Dr. Diana Natalicio, president of the University of Texas at El Paso, one of the 12 institutions singled out for recognition, said part of UTEP’s success can be credited to the university’s “heavy investment” and relationship with the K-16 schools in the region. About 83 percent of the institution’s 20,000 students are from the El Paso area. This has helped the institution build a “smooth pathway” from kindergarten onward, thus helping Hispanic students be prepared to pursue collegiate-level work, she said during a conference call to announce the report’s findings.

One of the schools that has aligned its curriculum with UTEP is also listed in the report.

The other institutions highlighted include: East Los Angeles College; California State University, Los Angeles; California State University, Dominguez Hills; CUNY-Borough of Manhattan Community College; CUNY-LaGuardia Community College; CUNY-New York City College of Technology; CUNY-Lehman College; South Texas College and the University of Texas-Pan American.

Natalicio also used the conference call as an opportunity to highlight how the report debunks claims about the success of Hispanic college students. She said that the success of these students has been tainted by how graduation rates have been reported to the U.S. Department of Education.

Natalicio said 70 percent of UTEP’s students are not factored in the federal graduation rates. Students who transferred and attended other schools prior to UTEP, for example, are considered “drop outs” and are not counted as graduates when they finish, she said.

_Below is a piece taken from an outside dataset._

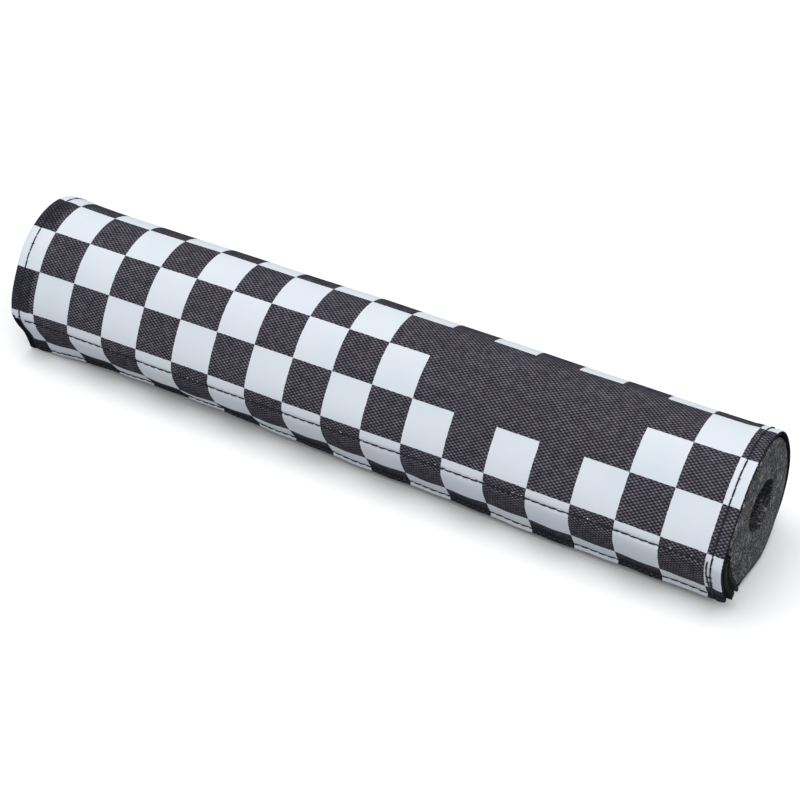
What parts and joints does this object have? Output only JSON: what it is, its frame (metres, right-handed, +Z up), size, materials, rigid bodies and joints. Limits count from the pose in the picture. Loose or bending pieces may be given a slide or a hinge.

“The impression that people have nationally is that the students are performing at a lower level — that’s not true. They aren’t being counted,” Natalicio said.

Deborah Santiago, vice president for policy and research at Excelencia in Education and the author of the report, said serving students is critical — not just enrolling them.

Santiago said research such as the Excelencia in Education report is needed to evaluate achievement among Hispanic students and to help educators find new ways to serve Hispanic college students. She urged those concerned about the success of other students to acknowledge that if these HSIs’ policies work for Hispanic undergraduates, they will also work for other racial/ethnic groups as well.

“These students can really be trend setters in higher education,” Santiago said.

Excelencia’s Recommendations for Other Institutions:

• Create a culture of evidence. Use disaggregated data to better understand how students are performing and to inform campus initiatives.

• Share data on Hispanic students with faculty, staff, and students. The college community should know how students are performing, which will encourage stakeholders to become engaged in institutional efforts.

• Use short-term measures of academic progress to guide improvements in curricula, instruction, and support services for Hispanic students. Using short-term measures of academic progress engages faculty in the scholarship of student success and focuses their efforts to improve their own students’ achievement and their institutions’ capacity to serve students.

• Encourage and support the sharing of disaggregated student data between community colleges and baccalaureate-granting institutions. This help to establish better transfer pathways and better understanding of the barriers to Hispanic college student success.

• Provide a holistic approach to serving Hispanic students within the institution. Too often academic, support services and student life programs operate independently and may be either duplicative or ineffective.  

• Partner with other educational organizations in the community to align educational resources. Hispanic students tend to enroll in colleges in their own community, so there is a rich opportunity to align educational services in the K-16 pathway to better support students.

• Seek external sources to develop and test innovative practices while adding proven practices to the institutional budget. The 12 institutions in this study actively sought and received additional federal, state, or private support to finance their student success activities.

Apply lessons learned in improving services to Hispanics to improve services for all students. Effective practices for improving Hispanic success will likely help other students.